El sanatı ürünleriyle bilinen Avanos’ta bölgeye özgü tüf kayalar oyularak ziyaretçileri yerin metrelerce altında sergilenen sanatsal objelerle tanıştıran Güray Kapadokya Yeraltı Seramik Müzesi, bölgeye gelen turistlerin ilgisini çekiyor.
Kapadokya’da çok sayıda bulunan yeraltı şehirlerinden ilham alınarak yüzeyin 20 metre altında 1600 metrekare alana kurulan müze, Kültür ve Turizm Bakanlığının özel müze statüsünde yer alıyor.
Antik, modern ve güncel eserlerin yer aldığı üç bölümden oluşan müzede, farklı dönemlere ait seramik ve çömlek eserler meraklıların beğenesine sunuluyor.
Müze, seramik sanatının 5 bin yıllık tarihine ışık tutuyor
Müze Genel Müdürü Uğur Cankurt, AA muhabirine, çömlek ve seramik atölyelerini ziyaret eden turistlere ilçede bu çalışmaların binlerce yıldır yapıldığını anlatmak amacıyla müzeyi oluşturduklarını belirtti.

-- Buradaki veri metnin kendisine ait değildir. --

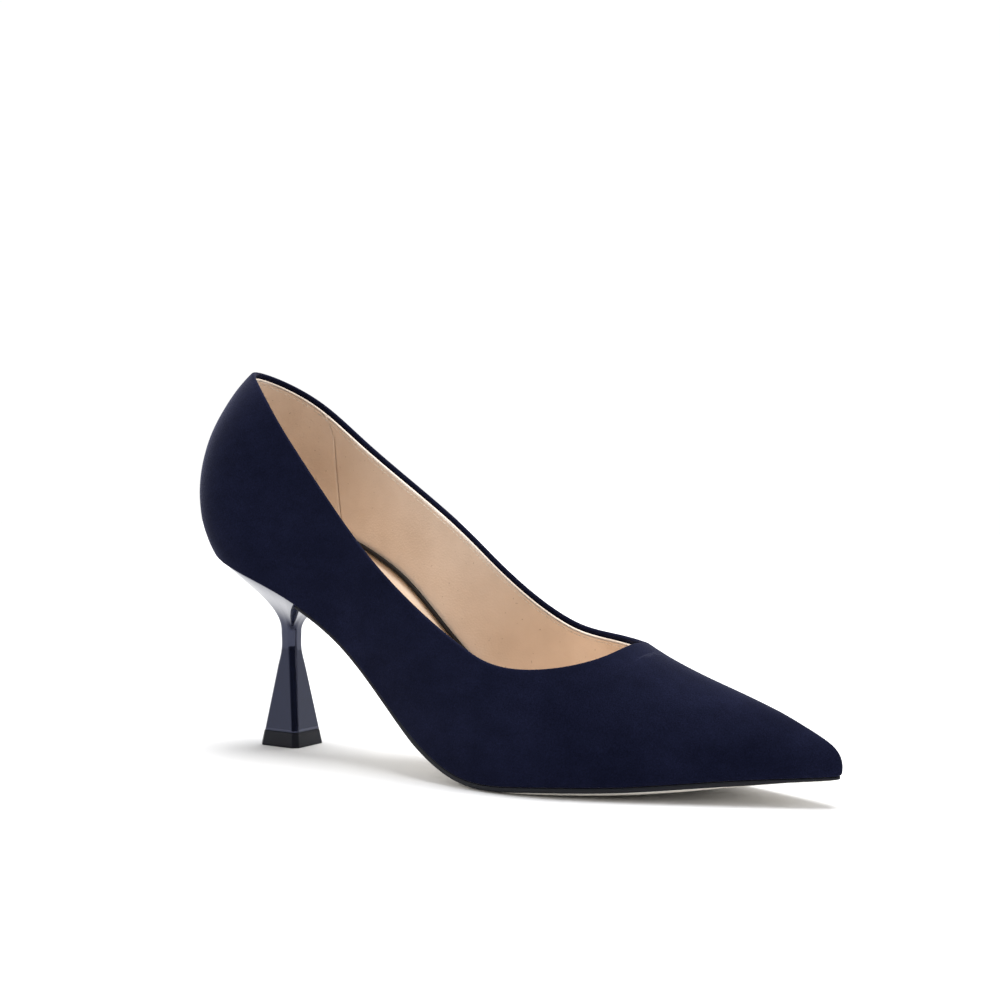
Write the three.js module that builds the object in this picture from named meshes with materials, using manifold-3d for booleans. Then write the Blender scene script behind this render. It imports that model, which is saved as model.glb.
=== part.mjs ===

Resmi açılışının yapıldığı 2016 yılından beri müzeyi yaklaşık 1 milyon 200 bin kişinin gezdiğini anlatan Cankurt, şöyle konuştu:
Hem dedelerimizden gelen çömlekler hem de son 30 yılda atölyelerimizde oluşturduğumuz koleksiyon ile müze oluşturuldu. Yapım aşamasında yer altı şehirlerinden esinlendik. Geçmiş uygarlıklar burada tüf kayaları oyarak yer altı yerleşim yerleri yapmışlar. Bu müzeyi kaya oyma usulü ile yaptık. Bu konsepti ile dünyadaki ilk ve tek yer altı seramik müzesi olarak bilinmektedir. Milattan önce 5 bin yılından başlayıp, Selçuklu, Osmanlı dönemleri ve günümüz seramik sanatçılarının eserlerinin bulunduğu bölümler var. Atölyemizde kendi yaptığımız özel parçaları da burada sergiliyoruz. İlk yıllarda tanıtım dönemi olduğu için ziyaretçi sayımız oldukça düşüktü. 2019’da yüksek bir sayıya ulaştık. Kovid-19 salgınında ziyaretçi sayımız düşmeye başladı. Daha sonra hızlıca toparlanma sürecine girildi. 2021 yılında yaklaşık 170 bin, 2022 yılında ise 230 bin ziyaretçi kabul ettik.”
Müzeyi gezen turistler dünden bugüne insanların estetik tutkusunu gözlemliyor
Müze ziyaretçilerinden Yasemin Karaacar da böylesine değerli bir müzenin Türkiye’de açılmasının gurur verici olduğunu ifade ederek, “Etkileyici bir mekan. Geçmişten günümüze bir serüven gibi, yaşanmışlığı yerin altında görmeniz mümkün. İnsanoğlunun çabasını, yaptıklarını, geçmişteki ve bugün yaptıklarını görebiliyoruz. Keyifle gezmek insanı mutlu ediyor.” diye konuştu.
Tuğba Görgünoğlu ise ailesiyle Kapadokya’ya gelmeden önce yaptığı araştırmada gezi listesine dahil ettiği müzeye hayran kaldığını belirterek, “Girdiğimiz andan itibaren büyüleyici bir yanı var. Derinlik ve yerin altında olma hissi etkileyici. Sanat, muhteşem şekilde sergilenmiş. Farklı alanlarda farklı eserler var. Hepsinin kucakladığınız ruha, duyguya hitap eden yanı var. Dinginleştirici ve zenginleştirici bir müze olmuş.” ifadelerini kullandı.
Uğur Acar da her bölümünü etkilenerek gezdiği müzeyi arkadaşlarına tavsiye edeceğini dile getirdi.
Kapadokya’nın dört bir tarafının eşsiz kültürel ve tarihi zenginlikle bezeli olduğunu aktaran Acar, “Burada tarihin farklı dönemlerinde insanların hayatta kalma çabalarını kayadan oyma evlerde de görüyoruz. Yer altı müzesinde de sergilenen eserlerde binlerce yıl önce insanların estetik düşüncelerle günlük kullanımda ihtiyacı olan eşyaları ürettiklerini görüyoruz. Bu, beni mutlu ediyor. Verdikleri emek tüyleri diken diken ediyor.” dedi.